Geomechanical Characterizations and Correlations to Reduce Uncertainties of Carbonate Reservoir Analysis

摘要

Although carbonate reservoirs hold a wealth of hydrocarbon, they are among the most difficult types of reservoirs to be characterized. Carbonate reservoirs by nature have complex depositional environments and diagenetic processes in which brittle, ductile, fractured rocks, and vugular pores may all exist within small interval. This huge variance in the rock mechanical properties can cause challenges in the reservoir's development, especially in applications related to geomechanics.;The main objective of this research is to geomechanically characterize and correlate the carbonate mechanical properties with their petrophysical properties. A comprehensive review for the geomechanical-petrophysical properties of carbonates was conducted from previous studies.
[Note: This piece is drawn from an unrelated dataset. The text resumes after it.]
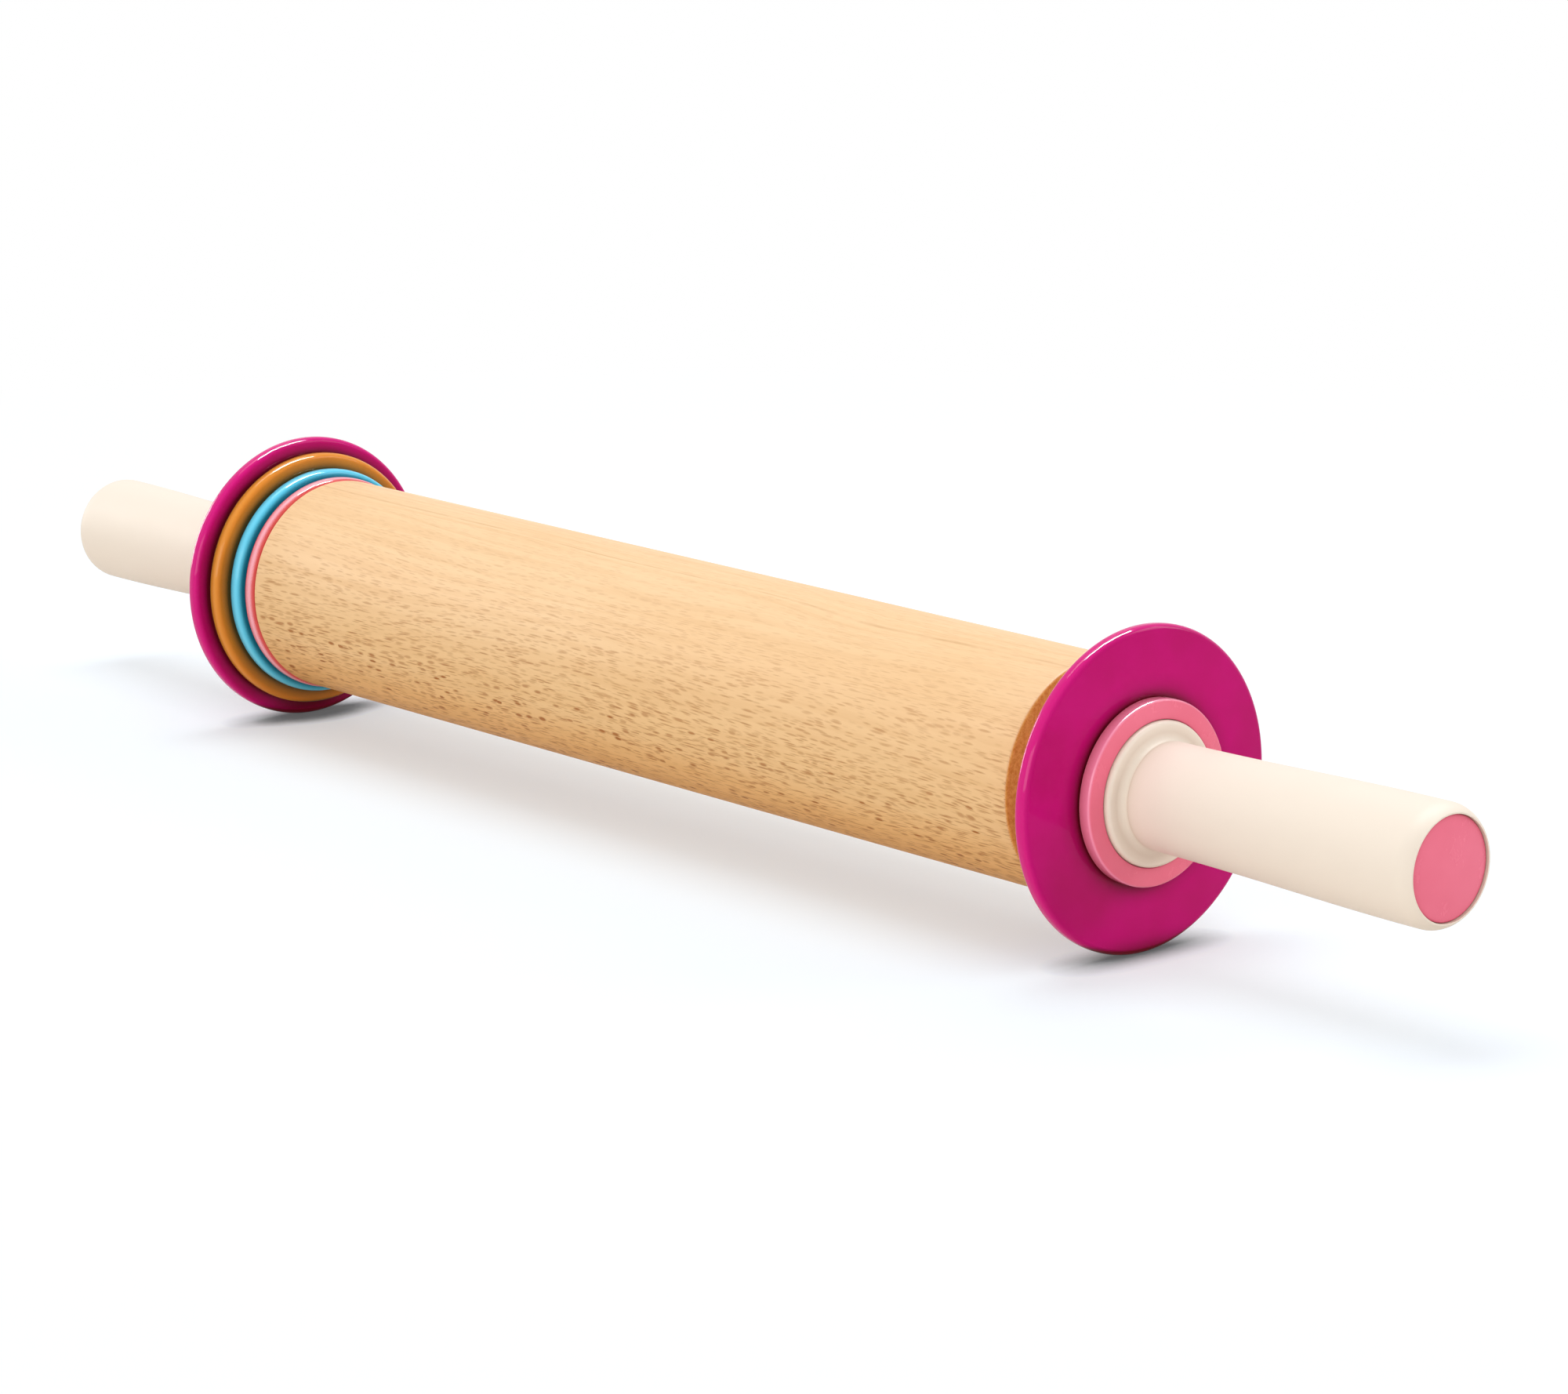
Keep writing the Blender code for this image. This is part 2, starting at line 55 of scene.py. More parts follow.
# Places read from the solids
AXLE_HEIGHT = sum(corner.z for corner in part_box("axle_rod")) / 2
ROLLER_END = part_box("roller")[1].x

# Fineness
ROUND = 192
ROUND_SMALL = 48
EDGE_STEPS = 7
CURVE_STEPS = 20
GRIP_STEPS = 36
THREAD_STEPS = 10
SMOOTH_ANGLE = math.radians(40)
MERGE_DISTANCE = 0.001 * MM

# Clearances
SEAT_GAP = 0.3 * MM
SLIDE_GAP = 0.2 * MM
OVERRUN = 1.0 * MM

# Roller and rings
ROLLER_EDGE = 0.6 * MM
RING_EDGE_SHARE = 0.4
RING_BORE_EDGE = 0.25 * MM
WASHER_EDGE = 0.12 * MM

# Hub and its screws
HUB_SHOULDER = 3.0 * MM
HUB_SEAT_EDGE = 0.3 * MM
HUB_BORE_EDGE = 0.25 * MM
THREAD_PITCH = 3.0 * MM
HUB_THREAD_DEPTH = 0.4 * MM
SLEEVE_THREAD_DEPTH = 0.45 * MM
THREAD_RUNOUT = 1.0 * MM
SCREW_COUNT = 3
SCREW_RADIUS = 1.75 * MM
SCREW_THREAD_PITCH = 1.8 * MM
SCREW_THREAD_DEPTH = 0.5 * MM
SCREW_HEAD_OVERHANG = 1.35 * MM
SCREW_HEAD_DEPTH = 1.8 * MM
SCREW_HEAD_EDGE = 0.15 * MM
SCREW_MARGIN = 1.2 * MM
SCREW_TIP = 3.0 * MM
CROSS_WIDTH = 0.8 * MM
CROSS_REACH = 1.8 * MM
CROSS_DEPTH = 1.4 * MM

# Lock collar
COLLAR_EDGE = 0.6 * MM
COLLAR_SKIRT_EDGE = 0.2 * MM
COLLAR_BORE_EDGE = 0.25 * MM
COLLAR_THICKNESS = 1.9 * MM

# Handle and end cap
BOSS_OVERHANG = 1.3 * MM
FLANGE_PROUD = 1.0 * MM
FLANGE_THICKNESS = 2.2 * MM
FLANGE_EDGE = 0.95 * MM
FLANGE_BACK_EDGE = 0.3 * MM
FLANGE_LIP_SHARE = 0.6
FLANGE_STEP = 2.4 * MM
NECK_LENGTH = 1.3 * MM
NECK_BEAD = 0.15 * MM
NECK_BEAD_LENGTH = 2.0 * MM
WAIST_DEPTH = 1.2 * MM
END_ROUNDING = 5.0 * MM
END_ROUNDING_ANGLE = 45
VISIBLE_GAP = 0.08 * MM
CAP_THICKNESS = 2.3 * MM
CAP_CROWN = 0.5 * MM
CAP_EDGE = 0.3 * MM
CAP_LEDGE = 1.25 * MM
CAP_SKIRT_WALL = 0.9 * MM


def radius_of(node):
    """The outer radius of a turned solid."""
    low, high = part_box(node)
    return (high.z - low.z) / 2


def bore_of(node):
    """The radius of a turned solid's bore, which its flats touch half way along their edges."""
    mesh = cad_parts[node].data
    middles = [(mesh.vertices[a].co + mesh.vertices[b].co) / 2 for a, b in mesh.edge_keys]
    return min(math.hypot(middle.y, middle.z - AXLE_HEIGHT) for middle in middles)


def span_of(node):
    """Where a solid of the right end starts and stops, outwards from the roller's end face."""
    low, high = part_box(node)
    return low.x - ROLLER_END, high.x - ROLLER_END


def arc(centre, radii, start, stop, steps):
    """Points of an elliptic arc in (x, r), from start to stop in degrees, 0 along +x."""
    points = []
    for i in range(steps + 1):
        angle = math.radians(start + (stop - start) * i / steps)
        x = centre[0] + radii[0] * math.cos(angle)
        r = centre[1] + radii[1] * math.sin(angle)
        points.append((x, r))
    return points


def rounded(corners):
    """A closed outline through (x, r, edge radius) corners, with an arc where there is a radius."""
    outline = []
    for i, (x, r, edge) in enumerate(corners):
        here = Vector((x, r))
        if not edge:
            outline.append((x, r))
            continue
        before = (Vector(corners[i - 1][:2]) - here).normalized()
        after = (Vector(corners[(i + 1) % len(corners)][:2]) - here).normalized()
        half = before.angle(after) / 2
        centre = here + (before + after).normalized() * (edge / math.sin(half))
        start = here + before * (edge / math.tan(half)) - centre
        stop = here + after * (edge / math.tan(half)) - centre
        turn = start.angle_signed(stop)
        for step in range(EDGE_STEPS + 1):
            point = centre + Matrix.Rotation(-turn * step / EDGE_STEPS, 2) @ start
            outline.append((point.x, point.y))
    return outline


def spin_mesh(outline, segments, places=((0.0, 0.0),)):
    """Turns a closed (x, r) outline about X at each (y, z) place."""
    bm = bmesh.new()
    for y, z in places:
        corners = [bm.verts.new((x, y, z + r)) for x, r in outline]
        edges = [bm.edges.new((corners[i - 1], corners[i])) for i in range(len(corners))]
        bmesh.ops.spin(
            bm, geom=edges, cent=(0, y, z), axis=(1, 0, 0), angle=math.tau, steps=segments,
            use_merge=True, use_duplicate=False,
        )
    return bm


def steps_along(start, stop, radius, pitch):
    """Corners along a round wall, close enough together to carry a thread."""
    count = max(2, round(abs(stop - start) / pitch * THREAD_STEPS))
    return [(start + (stop - start) * i / count, radius, 0) for i in range(1, count)]


def cut_thread(bm, radius, start, stop, pitch, depth):
    """Moves the points of a round wall outwards, by up to the depth, along a right-hand helix."""
    for vert in bm.verts:
        x, y, z = vert.co
        r = math.hypot(y, z)
        if not start < x < stop or abs(r - radius) > SLIDE_GAP / 2:
            continue
        phase = (x / pitch - math.atan2(z, y) / math.tau) % 1
        ridge = 1 - abs(2 * phase - 1)
        runout = min(1, (x - start) / THREAD_RUNOUT, (stop - x) / THREAD_RUNOUT)
        factor = 1 + depth * ridge * runout / r
        vert.co = (x, y * factor, z * factor)


def finish_mesh(bm, name, side):
    """Puts a mesh at its end of the pin and shades its round surfaces smooth."""
    bmesh.ops.remove_doubles(bm, verts=bm.verts, dist=MERGE_DISTANCE)
    bmesh.ops.recalc_face_normals(bm, faces=bm.faces)
    place = Matrix.Translation((0, 0, AXLE_HEIGHT))
    if side:
        turn = Matrix.Rotation(math.pi if SIDES[side] < 0 else 0, 4, "Z")
        place = place @ turn @ Matrix.Translation((ROLLER_END, 0, 0))
    bm.transform(place)
    mesh = bpy.data.meshes.new(name)
    bm.to_mesh(mesh)
    bm.free()
    mesh.shade_smooth()
    mesh.set_sharp_from_angle(angle=SMOOTH_ANGLE)
    return mesh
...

Data from offset well have also been used to develop an integrated methodology that examines the uncertainty of carbonate wellbore integrity.;The results present a new engineering classification to evaluate the carbonate drillability and deformability. Additional developments regarding the relationships between the carbonate compressive strength and confining pressure, maximum shear stress and mean stress, and internal friction angle and unconfined compressive strength (UCS) are systematically investigated based on the compiled database. New correlations to predict the UCS and Young's modulus of each carbonate type have been developed from the petrophysical properties. Applying P90 as a threshold on the estimated minimum mud weight proved to be conservative. For fracture mud weight, the field data showed that the P50 threshold did not prevent fluid losses. This study contributes toward better methods to predict shear wave velocities exemplified with field cases in Southeast Iraq.